Short view By Philip Coggan - Financial Times

Short view
By Philip Coggan
Published: February 7 2006 02:00 | Last updated: February 7 2006 02:00. Copyright by the Financial Times

The bulls and bears seem to be gearing up for a climactic battle that may determine the direction of financial markets for the rest of 2006.

The bulls can cite the increasing level of takeover activity (Mittal for Arcelor, BNP Paribas for BNL), strength in profits and expectations of a peak in US rates later this year.

Those of the ursine persuasion can point to geopolitical threats, such as the Iran nuclear standoff or tension between the US and Venezuela, the inversion of the US yield curve, or the warning signs being sent by the sharp rise in the price of gold.

Each camp could take some comfort from Friday's non-farm payroll numbers. The headline rise in employment was lower than expected but there were upward revisions to previous data and the unemployment rate dropped from 4.9 to 4.7 per cent. The bulls could see this as a sign of the continuing strength of the US economy; the bears as an indicator of the need for further interest rate increases.

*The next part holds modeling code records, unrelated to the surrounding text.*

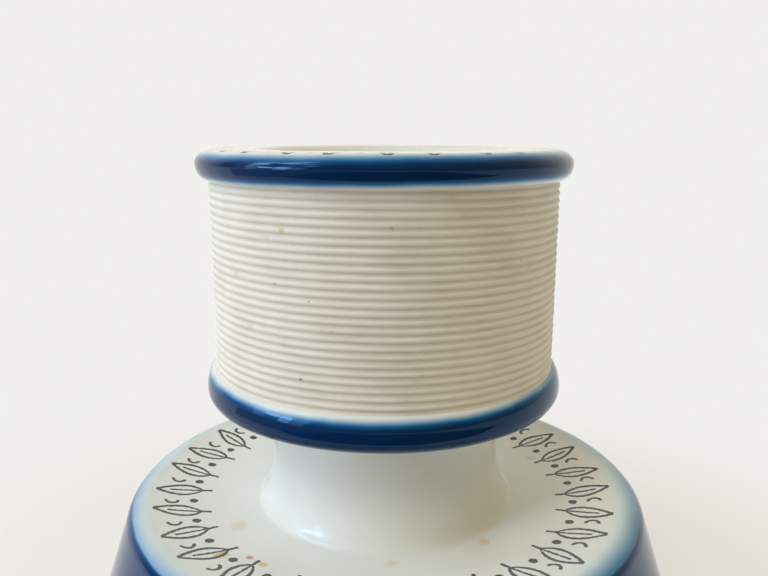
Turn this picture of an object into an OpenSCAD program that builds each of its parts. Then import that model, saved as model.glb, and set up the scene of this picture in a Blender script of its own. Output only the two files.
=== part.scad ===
// Porcelain match holder and striker for a bar top.
// A ribbed, unglazed striking drum with a well for matches stands on a hollow neck
// and a wide, open-bottomed base. Each luted clay section is a module of its own.
// Origin: centre of the foot, on the surface it stands on. +Z is up, along the axis.

/* [Overall] */
// Height from the foot to the flat top
height = 100; // [90:1:120]
// Thickness of the cast porcelain wall
wall = 4.2; // [3.5:0.1:5]
// Depth of the stepped joint between two luted sections
joint_step = 1.2; // [0.8:0.1:1.6]

/* [Match well] */
// Radius of the well that holds the matches
well_r = 19; // [16:0.5:20]
// Depth of the well below the flat top
well_depth = 37; // [34:0.5:38]
// Wall of the inner cup
cup_wall = 3; // [2.5:0.1:3.4]
// Rounding of the well's mouth
mouth_round = 4; // [2:0.5:5]

/* [Striking drum] */
// Radius at the bottom of the grooves
groove_r = 29.8; // [29:0.1:31]
// Height of a rib above the groove
rib_depth = 0.45; // [0.3:0.05:0.6]
// Distance from one groove to the next
rib_pitch = 1.277; // [1.1:0.001:1.3]
// Number of grooves
groove_count = 26; // [20:1:27]

/* [Beads] */
// Outer radius of the bead round the top
top_bead_r = 32.3; // [31.5:0.1:34]
// Height of the bead round the top
top_bead_h = 5; // [4:0.1:6]
// Outer radius of the bead under the drum
low_bead_r = 31.8; // [31.4:0.1:34]
// Height of the bead under the drum
low_bead_h = 6.1; // [5:0.1:6.6]

/* [Neck] */
// Outer radius of the neck's straight part
neck_r = 20.6; // [20:0.1:22]
// How far the neck's foot flares out
flare_w = 3.6; // [2.5:0.1:5]
// Height over which the neck flares
flare_h = 15; // [10:0.5:17]

/* [Base] */
// Height of the shoulder where it meets the neck
shoulder_z = 35.85; // [34:0.05:37]
// Radius of the shoulder's raised edge at its crest
rim_r = 43.9; // [42:0.1:46]
// Rounding of the raised edge
rim_round = 3.5; // [3:0.1:4.5]
// Height of the crest above the shoulder
rim_rise = 2.4; // [1.5:0.05:2.6]
// Outward slope of the skirt, as width over height
skirt_slope = 0.33; // [0.2:0.01:0.4]
// Height of the unglazed foot ring
foot_h = 4; // [3:0.5:6]
// Rounding of the foot's edges
foot_round = 1; // [0.5:0.1:1.4]

/* [Hidden] */

arc_steps = 10;
rib_steps = 6;
glaze_white = "whitesmoke";
cobalt = "midnightblue";
bisque = "antiquewhite";

// Heights of the joints between the sections
drum_top = height - top_bead_h;
first_groove = drum_top - 0.3;
rib_r = groove_r + rib_depth;
drum_low = first_groove - rib_pitch * (groove_count - 1) - 0.5;
collar_low = drum_low - low_bead_h;
floor_t = 3.6;
collar_floor = collar_low + floor_t;

// Radii inside the drum
sleeve_in = groove_r - wall + 0.2;
cup_out = well_r + cup_wall;
neck_in = neck_r - wall;
spigot_t = 1.5;
spigot_r = neck_in + spigot_t;

// The skirt leaves the rim's rounding where the two slopes agree
skirt_angle = atan(skirt_slope);
rim_cz = shoulder_z + rim_rise - rim_round;
edge_r = rim_r + rim_round * cos(skirt_angle);
edge_z = rim_cz + rim_round * sin(skirt_angle);
flare_r = neck_r + flare_w;
plate_t = wall + 0.4;
plate_low = shoulder_z - plate_t;
skirt_top = plate_low + joint_step;
lip_in = rim_r - 4;

// The shoulder is a shallow dish: its arc is tangent to the flat at the neck and to the rim
dish_w = rim_r - flare_r;
dish_gap = shoulder_z - rim_cz;
dish_r = (pow(dish_w, 2) + pow(dish_gap, 2) - pow(rim_round, 2)) / (2 * (rim_round - dish_gap));
dish_angle = asin(dish_w / (dish_r + rim_round));

// Points of an elliptical arc in the profile plane
function arc(r, z, rr, rz, from, to, steps = arc_steps) =
    [for (i = [0:steps]) let (a = from + (to - from) * i / steps) [r + rr * cos(a), z + rz * sin(a)]];

// Outer radius of the skirt at height z, and its inner face
function skirt_r(z) = edge_r + skirt_slope * (edge_z - z);
function skirt_in(z) = skirt_r(z) - wall / cos(skirt_angle);

// One rounded rib from the groove above it to the groove below it
function rib(z_top) =
    [for (i = [0:rib_steps - 1]) let (a = 180 * i / rib_steps)
        [groove_r + rib_depth * pow(sin(a), 0.6), z_top - rib_pitch * (1 - cos(a)) / 2]];

module turned(profile) {
    rotate_extrude($fn = 96) polygon(profile);
}

// Flat top with its rolled blue bead; a spigot below it centres the drum's sleeve
module top_ring() {
    bead_mid = height - 0.46 * top_bead_h;
    flat_r = top_bead_r - 3.3;
    color(cobalt) turned(concat(
        [[well_r, drum_top]],
        arc(well_r + mouth_round, height - mouth_round, mouth_round, mouth_round, 180, 90),
        arc(flat_r, bead_mid, top_bead_r - flat_r, height - bead_mid, 90, 0),
        arc(rib_r, bead_mid, top_bead_r - rib_r, bead_mid - drum_top, -9, -90),
        [[sleeve_in, drum_top], [sleeve_in, drum_top - joint_step],
         [sleeve_in - spigot_t, drum_top - joint_step], [sleeve_in - spigot_t, drum_top]]
    ));
}

// Inner cup that holds the matches, hung between the top ring and the collar's floor
module well_cup() {
    well_floor = height - well_depth;
    corner = 2;
    color(glaze_white) turned(concat(
        [[0, collar_floor], [cup_out, collar_floor], [cup_out, drum_top], [well_r, drum_top]],
        arc(well_r - corner, well_floor + corner, corner, corner, 0, -90, 5),
        [[0, well_floor]]
    ));
}

// Unglazed sleeve with the ribs that the match is struck on
module striker_drum() {
    ribs_low = first_groove - rib_pitch * (groove_count - 1);
    color(bisque) turned(concat(
        [[sleeve_in, drum_low], [sleeve_in, drum_top], [rib_r, drum_top]],
        [for (k = [0:groove_count - 2]) each rib(first_groove - rib_pitch * k)],
        [[groove_r, ribs_low], [rib_r, drum_low + 0.2], [rib_r, drum_low]]
    ));
}

// Blue bead under the drum, with the floor that carries the cup
module lower_collar() {
    bead_mid = drum_low - 0.58 * low_bead_h;
    turn_in = 2.8;
    color(cobalt) turned(concat(
        [[spigot_r, collar_low], [spigot_r, collar_floor], [sleeve_in - spigot_t, collar_floor],
         [sleeve_in - spigot_t, drum_low + joint_step], [sleeve_in, drum_low + joint_step],
         [sleeve_in, drum_low]],
        arc(rib_r, bead_mid, low_bead_r - rib_r, drum_low - bead_mid, 90, 8),
        arc(low_bead_r - turn_in, bead_mid, turn_in, bead_mid - collar_low, 0, -90)
    ));
}

// Hollow neck that flares into the shoulder; its spigot enters the collar's floor
module neck() {
    top_fillet = 2;
    seat = shoulder_z - plate_t / 2;
    color(glaze_white) turned(concat(
        [[neck_in, seat], [neck_in, collar_floor], [spigot_r, collar_floor], [spigot_r, collar_low]],
        arc(neck_r + top_fillet, collar_low - top_fillet, top_fillet, top_fillet, 90, 180, 5),
        arc(flare_r, shoulder_z + flare_h, flare_w, flare_h, 180, 270, 16),
        [[flare_r, seat]]
    ));
}

// Shallow dished plate with a raised, rounded edge
module shoulder() {
    seat = shoulder_z - plate_t / 2;
    color(glaze_white) turned(concat(
        [[neck_in, plate_low], [neck_in, seat], [flare_r, seat]],
        arc(flare_r, shoulder_z + dish_r, dish_r, dish_r, -90, -90 + dish_angle, 16),
        arc(rim_r, rim_cz, rim_round, rim_round, 90 + dish_angle, skirt_angle, 14),
        [[skirt_r(skirt_top), skirt_top], [lip_in, skirt_top], [lip_in, plate_low]]
    ));
}

// Conical wall of the base
module skirt() {
    color(glaze_white) turned([
        [skirt_in(foot_h), foot_h], [skirt_r(foot_h), foot_h], [skirt_r(skirt_top), skirt_top],
        [lip_in, skirt_top], [lip_in, plate_low], [skirt_in(plate_low - 3) - 2, plate_low],
        [skirt_in(plate_low - 3), plate_low - 3]
    ]);
}

// Unglazed ring that the base stands on
module foot_ring() {
    outer = skirt_r(0);
    inner = skirt_in(foot_h);
    color(bisque) turned(concat(
        [[inner, foot_h]],
        arc(inner + foot_round, foot_round, foot_round, foot_round, 180, 270, 5),
        arc(outer - foot_round, foot_round, foot_round, foot_round, -90, skirt_angle, 6),
        [[skirt_r(foot_h), foot_h]]
    ));
}

top_ring();
well_cup();
striker_drum();
lower_collar();
neck();
shoulder();
skirt();
foot_ring();
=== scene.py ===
"""Porcelain match holder and striker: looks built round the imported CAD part.

The object's measures are in millimetres, and MM turns them into metres. The camera, the floor,
the cards and the lights are placed in metres.
"""
import math

import bmesh
import bpy
import numpy as np
from mathutils import Matrix, Vector


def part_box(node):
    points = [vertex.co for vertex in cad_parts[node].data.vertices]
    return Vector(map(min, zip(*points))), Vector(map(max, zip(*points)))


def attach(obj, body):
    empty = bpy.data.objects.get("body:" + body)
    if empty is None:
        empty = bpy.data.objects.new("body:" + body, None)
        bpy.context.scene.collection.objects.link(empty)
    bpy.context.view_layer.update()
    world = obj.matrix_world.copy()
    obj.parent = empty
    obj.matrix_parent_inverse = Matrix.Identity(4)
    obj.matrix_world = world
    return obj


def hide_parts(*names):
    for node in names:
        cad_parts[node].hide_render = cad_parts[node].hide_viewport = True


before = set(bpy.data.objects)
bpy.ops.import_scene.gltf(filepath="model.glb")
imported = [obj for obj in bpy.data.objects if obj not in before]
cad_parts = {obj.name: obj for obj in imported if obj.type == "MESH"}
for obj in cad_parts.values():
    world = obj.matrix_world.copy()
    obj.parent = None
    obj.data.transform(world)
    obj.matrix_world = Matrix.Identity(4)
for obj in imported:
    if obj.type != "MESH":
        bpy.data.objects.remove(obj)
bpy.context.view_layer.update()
MM = 0.001


# ---------------------------------------------------------------- measures
def edge(node, top):
    """Height of a node's top or bottom."""
    lo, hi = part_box(node)
    return (hi.z if top else lo.z) / MM


def radius(node):
    """Outer radius of a round node."""
    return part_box(node)[1].y / MM


TOP = edge("top_ring", True)
DRUM_TOP = edge("striker_drum", True)
DRUM_LOW = edge("striker_drum", False)
COLLAR_LOW = edge("lower_collar", False)
COLLAR_FLOOR = edge("well_cup", False)
TOP_BEAD_R = radius("top_ring")
LOW_BEAD_R = radius("lower_collar")
NECK_SEAT = edge("neck", False)
PLATE_LOW = edge("shoulder", False)
FOOT_TOP = edge("foot_ring", True)
WALL, STEP, MOUTH = 4.2, 1.2, 4.0
WELL_R, WELL_DEPTH, CUP_OUT = 19.0, 37.0, 22.0
GROOVE_R, RIB_DEPTH, RIB_PITCH, GROOVES = 29.8, 0.45, 1.277, 26
RIB_R = GROOVE_R + RIB_DEPTH
SLEEVE_IN, SPIGOT = 25.8, 1.5
NECK_R, NECK_IN, SPIGOT_R = 20.6, 16.4, 17.9
FLARE_W, FLARE_H, FLARE_R = 3.6, 15.0, 24.2
SHOULDER_Z, RIM_R, RIM_ROUND, RIM_CZ = 35.85, 43.9, 3.5, 34.75
SLOPE = 0.33
SKIRT_A = math.degrees(math.atan(SLOPE))
EDGE_R = RIM_R + RIM_ROUND * math.cos(math.radians(SKIRT_A))
EDGE_Z = RIM_CZ + RIM_ROUND * math.sin(math.radians(SKIRT_A))
SKIRT_TOP = PLATE_LOW + STEP
LIP_IN = RIM_R - 4
CUP_CORNER, FOOT_ROUND, NECK_FILLET = 2.0, 1.0, 2.0
FLAT_IN = 3.3  # the top is flat up to this far inside its bead
TURN_IN = 2.8  # the lower bead turns under by this much
DISH_W, DISH_GAP = RIM_R - FLARE_R, SHOULDER_Z - RIM_CZ
DISH_R = (DISH_W**2 + DISH_GAP**2 - RIM_ROUND**2) / (2 * (RIM_ROUND - DISH_GAP))
DISH_A = math.degrees(math.asin(DISH_W / (DISH_R + RIM_ROUND)))


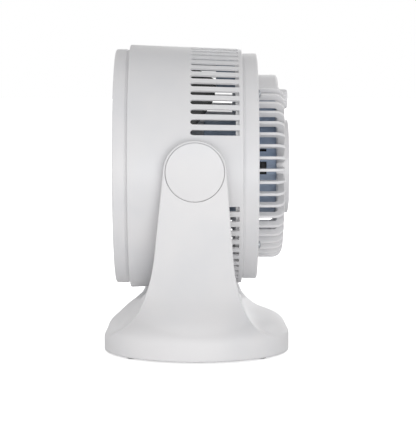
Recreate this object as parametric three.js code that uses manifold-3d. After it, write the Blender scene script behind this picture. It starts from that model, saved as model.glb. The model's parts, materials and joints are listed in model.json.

Analysts now seem to be upgrading their forecasts for first-quarter US gross domestic product growth; Barclays Capital is going for an annualised rate of 4.5 per cent and there is some talk of a 5-6 per cent figure. This will reflect a rebound from the weak fourth-quarter numbers but it will make it difficult for the Federal Reserve to decide where the peak in rates should be.

The high price of oil, and other commodities, is simply adding to the confusion. On the one hand, rising commodity prices can be seen as an indicator of buoyant global demand and to economists such as David Ranson of H C Wainwright the high price of gold is a signal of inflationary pressures. But the persistence of the oil price at around $65 a barrel is a potential threat to consumer demand. And an inverted yield curve (the two year Treasury bond yields more than the 10 year) is normally a sign of economic slowdown.

All this could come to a head in the next few months. If early signs are that US economic strength will persist into the second quarter, then long bond yields must move higher. But if the Iranian dispute escalates so that oil hits $80 or $90 a barrel, bond yields may fall and growth expectations (and equity markets) will take a hit.